ICICI Securities research report on Hindustan Petroleum
Hindustan Petroleum’s (HPCL) recurring standalone EBITDA / PAT of INR 21.6bn / INR 5.3bn in Q3FY24 was sharply up by 29%/3x YoY, but declined materially by 74%/90% QoQ, respectively. 9MFY24 EBITDA/PAT of INR 190.4bn/118.5bn is, however, reflective of significantly better refining and marketing performance seen in FY24 vs the weakness seen in FY23 (full year EBITDA loss of INR 72bn/ net loss of INR 69.8bn). Inventory losses, maintenance and expansion-related shutdowns at Vizag refinery and some losses in diesel margins drove weakness in Q3, but we see strong FY25-26E, driven by: i) Higher refining capacity, ii) stronger GRMs, iii) petchem volumes and iv) steady marketing margins. Valuation of 3.6x FY26E EPS/ 5x EV/EBITDA is extremely attractive.
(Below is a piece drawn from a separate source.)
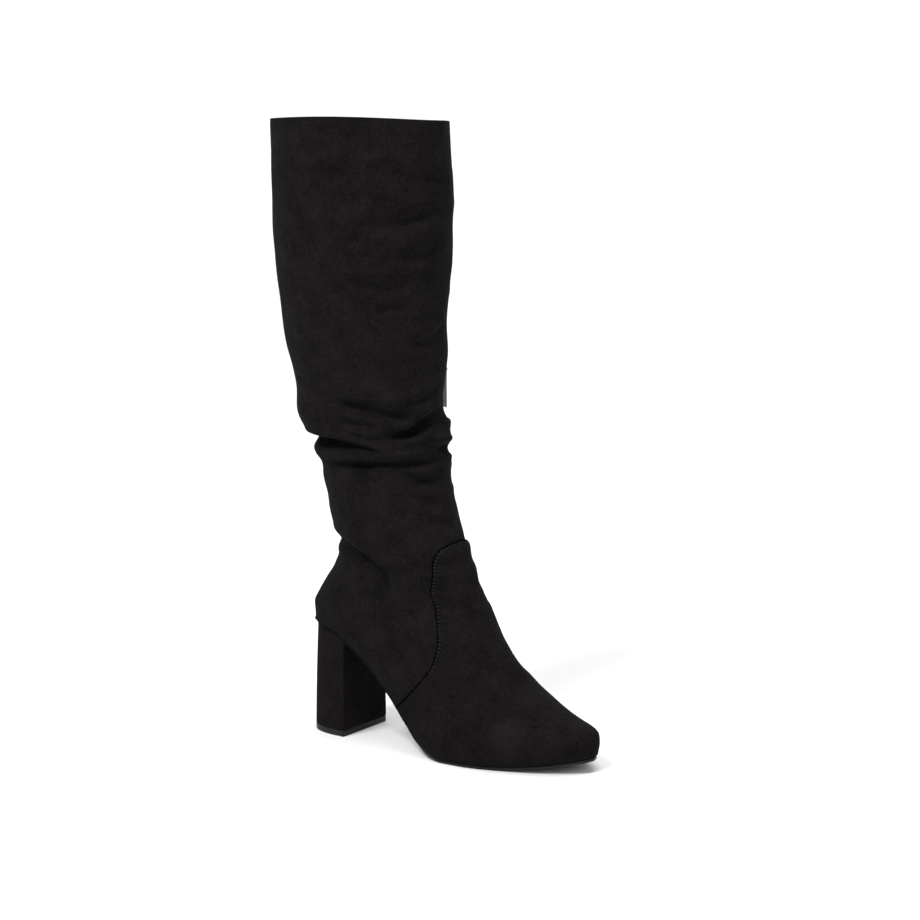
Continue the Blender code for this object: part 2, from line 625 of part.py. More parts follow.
def slider_frame():
    """Where the slider sits on the surface: its place and its directions along, out and up."""
    height = ZIP_TOP - SLIDER_LENGTH / 2
    share = (ZIP_TOP - height) / (ZIP_TOP - ZIP_BOTTOM)
    around = ZIP_AROUND_TOP + (ZIP_AROUND_BOTTOM - ZIP_AROUND_TOP) * share
    s = section_at(height, around)
    place = form([s], [around])[0]
    out = outward(np.array([s]), np.array([around]))[0]
    along = np.cross(out, (0, 0, 1))
    along /= np.linalg.norm(along)
    up = np.cross(along, out)
    return place, along, out, up


def placed(item, place, along, out, up):
    turn = Matrix((along, out, up)).transposed().to_4x4()
    item.matrix_world = Matrix.Translation(Vector(place)) @ turn


def box(name, size, centre, collection, material):
    bpy.ops.mesh.primitive_cube_add(size=1.0)
    item = bpy.context.active_object
    item.name = name
    item.data.name = name
    item.data.transform(Matrix.Translation(centre) @ Matrix.Diagonal((*size, 1.0)))
    for old in list(item.users_collection):
        old.objects.unlink(item)
    collection.objects.link(item)
    if material:
        item.data.materials.append(material)
    return item


def pin(name, radius, depth, centre, collection):
    """A cylinder along X."""
    bpy.ops.mesh.primitive_cylinder_add(vertices=20, radius=radius, depth=depth)
    item = bpy.context.active_object
    item.name = name
    item.data.transform(Matrix.Translation(centre) @ Matrix.Rotation(math.pi / 2, 4, "Y"))
    for old in list(item.users_collection):
        old.objects.unlink(item)
    collection.objects.link(item)
    hide_cutter(item)
    return item


def build():
    clear_scene()
    boot = new_collection("Slouch boot")
    cutters = new_collection("Cutters")
    suede = new_material("Black suede", (0.016, 0.014, 0.014), 0.92)
    cover = new_material("Heel cover", (0.018, 0.016, 0.015), 0.90)
    rubber = new_material("Sole rubber", (0.040, 0.038, 0.038), 0.55)
    lining = new_material("Lining", (0.060, 0.055, 0.062), 0.60)
    tape = new_material("Zip tape", (0.015, 0.015, 0.016), 0.75)
    metal = new_material("Dark nickel", (0.180, 0.180, 0.185), 0.35, 1.0)

    add_object("outsole", sole_layer("outsole", FOOT_ROWS, 0.0, 0.0, SOLE_THICKNESS), boot, rubber)
    add_object("heel_block", heel_mesh("heel_block"), boot, cover)
    add_object("heel_lift", lift_mesh("heel_lift"), boot, rubber)
    bed = SOLE_THICKNESS + GAP
    inset = UPPER_WALL + SOLE_EDGE + 3 * GAP
    add_object("insole", sole_layer("insole", FOOT_ROWS, inset, bed, bed + INSOLE_THICKNESS), boot, lining)

    rows = LEG_ROWS + [LEG_END + t for t in FOOT_ROWS]
    upper = add_object("upper", sheet("upper", closed_tip(grid(rows, COLUMNS))), boot, suede)
    solidify(upper, UPPER_WALL, -1)
    slit = add_object("zip_slit", sheet("zip_slit", zip_strip(ZIP_TOP + GAP, ZIP_BOTTOM - GAP, ZIP_SLOT, 0.0)),
                      cutters, None)
    solidify(slit, 6 * UPPER_WALL, 0)
    hide_cutter(slit)
    boolean(upper, slit, "DIFFERENCE")

    vamp = shell("vamp", vamp_points(VAMP_GAP + VAMP_THICKNESS), vamp_points(VAMP_GAP))
    add_object("vamp", vamp, boot, suede)

    sunk = -(UPPER_WALL - CHAIN_THICKNESS) / 2
    chain = add_object("zip_chain", sheet("zip_chain", zip_strip(ZIP_TOP, ZIP_BOTTOM, ZIP_SLOT - 2 * GAP, sunk)),
                       boot, tape)
    solidify(chain, CHAIN_THICKNESS, -1)

    place, along, out, up = slider_frame()
    seat = 2 * GAP
    slider = box("zip_slider", (SLIDER_WIDTH, SLIDER_THICKNESS, SLIDER_LENGTH),
                 (0, seat + SLIDER_THICKNESS / 2, 0), boot, metal)
    bail_out = seat + SLIDER_THICKNESS + 0.8 * BAIL_RADIUS
    bail_up = SLIDER_LENGTH / 6
    bail = pin("zip_bail", BAIL_RADIUS, BAIL_WIDTH, (0, bail_out, bail_up), cutters)
    hole = pin("zip_bail_hole", BAIL_HOLE, 2 * BAIL_WIDTH, (0, bail_out, bail_up), cutters)
    for item in (slider, bail, hole):
        placed(item, place, along, out, up)
    boolean(slider, bail, "UNION")
    boolean(slider, hole, "DIFFERENCE")

    axis = np.array(place) + out * bail_out + up * bail_up
    level_out = np.array((out[0], out[1], 0.0)) / math.hypot(out[0], out[1])
    bar = PULL_THICKNESS
    pull = box("zip_pull", (PULL_WIDTH, PULL_THICKNESS, PULL_LENGTH),
               (0, 0, bar / 2 - PULL_LENGTH / 2), boot, metal)
    window_length = BAIL_RADIUS + 2 * PULL_THICKNESS
    window = box("zip_pull_window", (PULL_WINDOW, 3 * PULL_THICKNESS, window_length),
                 (0, 0, -bar / 2 - window_length / 2), cutters, None)
    hide_cutter(window)
    for item in (pull, window):
        placed(item, axis, along, level_out, (0, 0, 1))
    boolean(pull, window, "DIFFERENCE")

    for item in boot.objects:
        item.data.shade_smooth()
        item.data.set_sharp_from_angle(angle=math.radians(35))


build()
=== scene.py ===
"""Looks of the slouch boot: folded suede leg, vamp, seams, zip, heel and sole, in metres."""
import math

import bpy
import numpy as np
from mathutils import Matrix, Vector
from mathutils.bvhtree import BVHTree


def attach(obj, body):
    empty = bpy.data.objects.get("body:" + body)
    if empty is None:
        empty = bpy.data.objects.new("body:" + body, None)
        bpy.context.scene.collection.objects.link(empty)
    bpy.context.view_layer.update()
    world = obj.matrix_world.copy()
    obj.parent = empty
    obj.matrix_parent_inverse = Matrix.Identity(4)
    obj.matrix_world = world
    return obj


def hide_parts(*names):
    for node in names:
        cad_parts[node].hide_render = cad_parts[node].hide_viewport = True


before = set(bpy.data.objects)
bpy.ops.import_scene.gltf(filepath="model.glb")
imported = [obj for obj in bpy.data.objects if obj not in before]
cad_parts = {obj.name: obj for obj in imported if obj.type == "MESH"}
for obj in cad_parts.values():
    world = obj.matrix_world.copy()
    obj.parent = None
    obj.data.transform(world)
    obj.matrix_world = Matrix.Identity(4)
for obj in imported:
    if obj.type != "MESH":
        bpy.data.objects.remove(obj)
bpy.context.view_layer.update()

# Sizes, as in the part's source. The vamp's are this model's own: it is rounded off at its edge.
FOOT_LENGTH = 0.2330
HEEL_HEIGHT = 0.0800
TOE_SPRING = 0.0085
BALL_WIDTH = 0.0820
SEAT_WIDTH = 0.0510
SEAT_BACK = 0.0170
TOE_SHIFT = 0.0060
INSTEP_HEIGHT = 0.0750
SHAFT_HEIGHT = 0.3620
COLLAR_LENGTH = 0.1370
COLLAR_WIDTH = 0.1030
ANKLE_LENGTH = 0.1000
ANKLE_WIDTH = 0.0760
UPPER_WALL = 0.0018
VAMP_LIFT = 0.0003
VAMP_THICKNESS = 0.0012
UPPER_GAP = 0.0004
SOLE_THICKNESS = 0.0024
SOLE_EDGE = 0.0012
GAP = 0.0003
LIFT_THICKNESS = 0.0045
LIFT_LENGTH = 0.0370
LIFT_WIDTH = 0.0510
HEEL_INSET = 0.0006
ZIP_TOP = 0.2680
ZIP_BOTTOM = 0.1160
ZIP_AROUND_TOP = 0.636
ZIP_AROUND_BOTTOM = 0.680
SLIDER_LENGTH = 0.0110
SLIDER_WIDTH = 0.0085
SLIDER_THICKNESS = 0.0028
BAIL_RADIUS = 0.0020
PULL_LENGTH = 0.0280
PULL_WIDTH = 0.0052
PULL_THICKNESS = 0.0010
PULL_WINDOW = 0.0027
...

Reiterate BUY.
Outlook
Despite that, our valuation for the company, at ~5.0x average of FY6E EV/EBITDA for refining and marketing business, with listed investments valued at 20% discount to CMP (rolled over to FY26E from FY25E earlier) delivers a target price of INR 555 (earlier INR 550), a material 29% upside from CMP. Reiterate BUY.